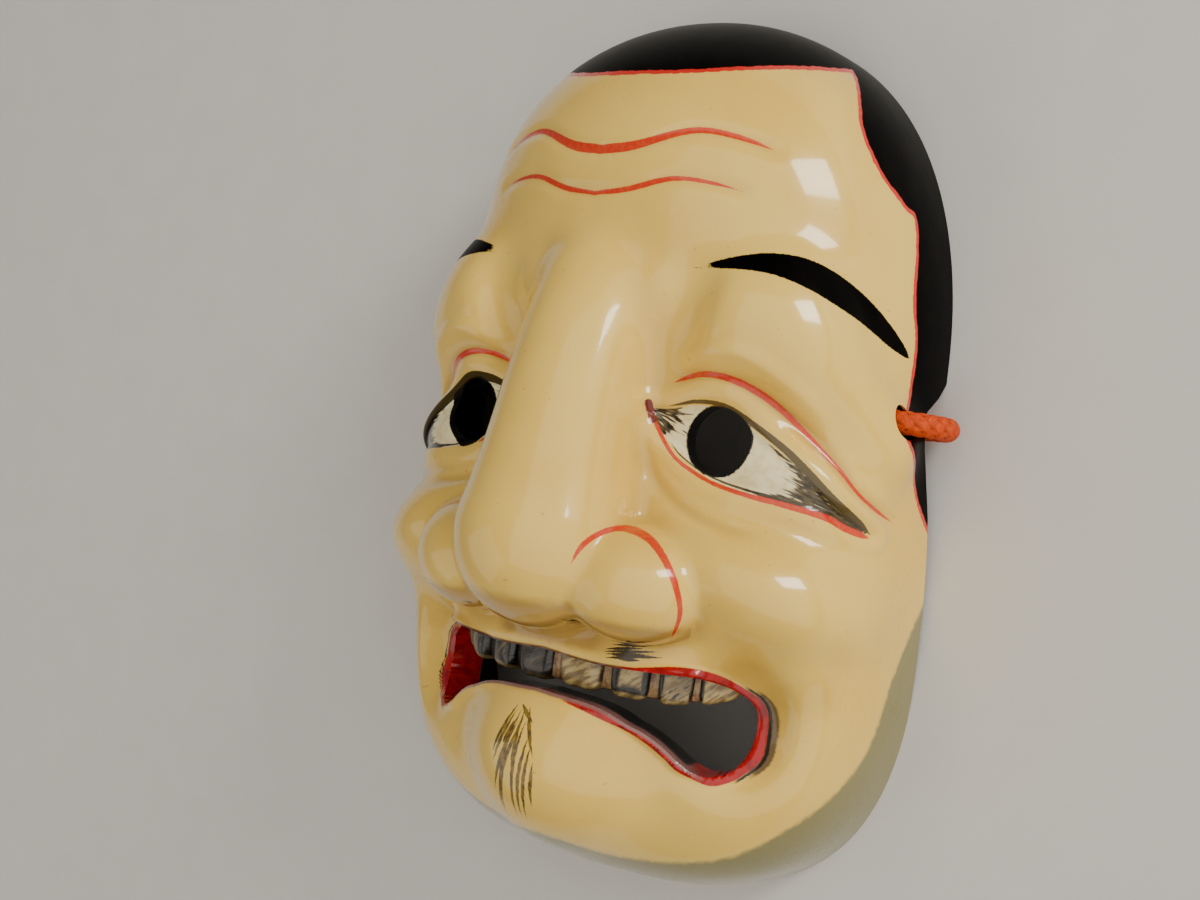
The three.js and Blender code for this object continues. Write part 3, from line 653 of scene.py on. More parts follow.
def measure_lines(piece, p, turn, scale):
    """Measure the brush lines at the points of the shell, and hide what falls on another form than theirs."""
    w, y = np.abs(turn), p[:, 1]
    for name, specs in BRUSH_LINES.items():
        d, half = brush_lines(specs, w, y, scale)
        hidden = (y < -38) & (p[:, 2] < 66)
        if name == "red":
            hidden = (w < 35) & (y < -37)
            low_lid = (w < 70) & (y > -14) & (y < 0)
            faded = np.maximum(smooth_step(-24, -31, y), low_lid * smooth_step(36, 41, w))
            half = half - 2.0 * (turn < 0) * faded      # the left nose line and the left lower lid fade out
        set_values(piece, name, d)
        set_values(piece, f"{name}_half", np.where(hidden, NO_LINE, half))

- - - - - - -

[PROMPT] Output the listing above word for word.

[PROBLEM SOLUTION]
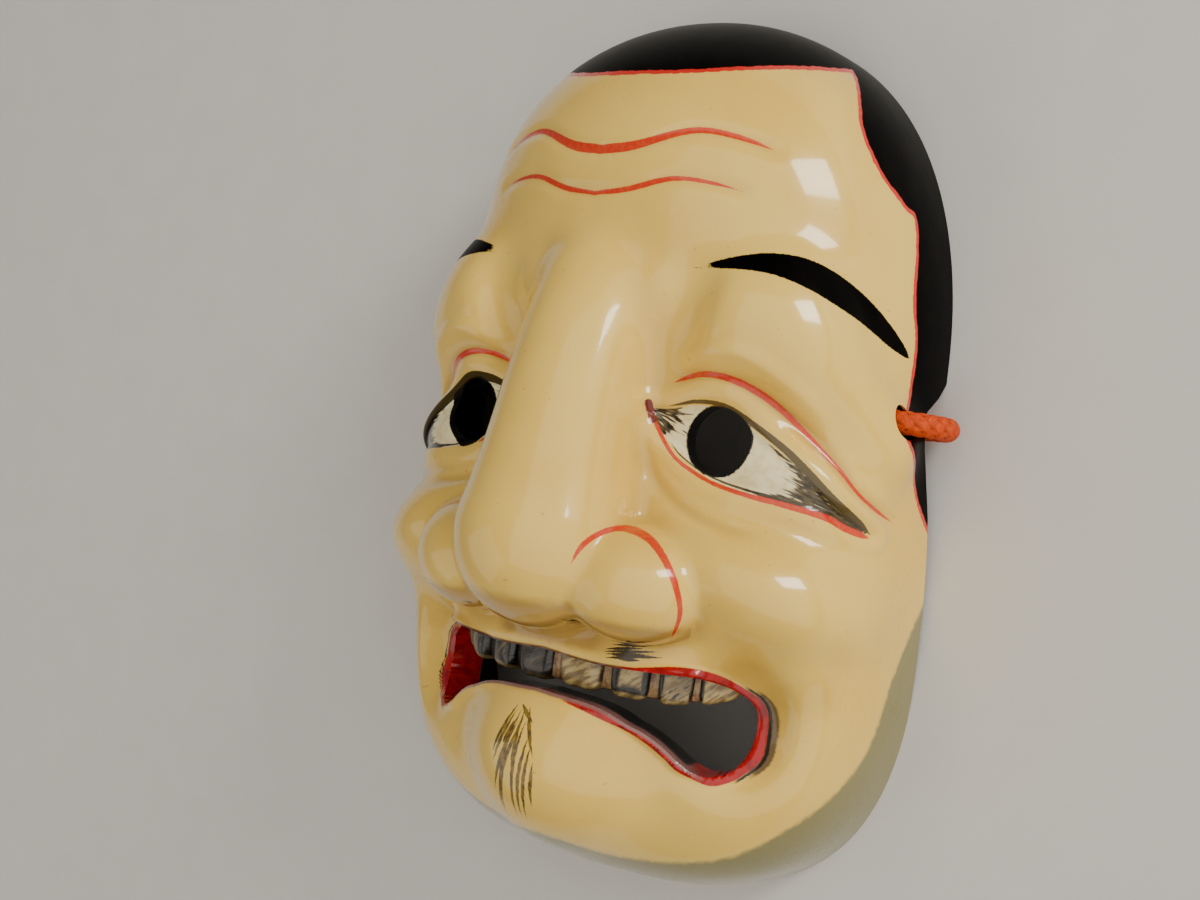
The three.js and Blender code for this object continues. Write part 3, from line 653 of scene.py on. More parts follow.
def measure_lines(piece, p, turn, scale):
    """Measure the brush lines at the points of the shell, and hide what falls on another form than theirs."""
    w, y = np.abs(turn), p[:, 1]
    for name, specs in BRUSH_LINES.items():
        d, half = brush_lines(specs, w, y, scale)
        hidden = (y < -38) & (p[:, 2] < 66)
        if name == "red":
            hidden = (w < 35) & (y < -37)
            low_lid = (w < 70) & (y > -14) & (y < 0)
            faded = np.maximum(smooth_step(-24, -31, y), low_lid * smooth_step(36, 41, w))
            half = half - 2.0 * (turn < 0) * faded      # the left nose line and the left lower lid fade out
        set_values(piece, name, d)
        set_values(piece, f"{name}_half", np.where(hidden, NO_LINE, half))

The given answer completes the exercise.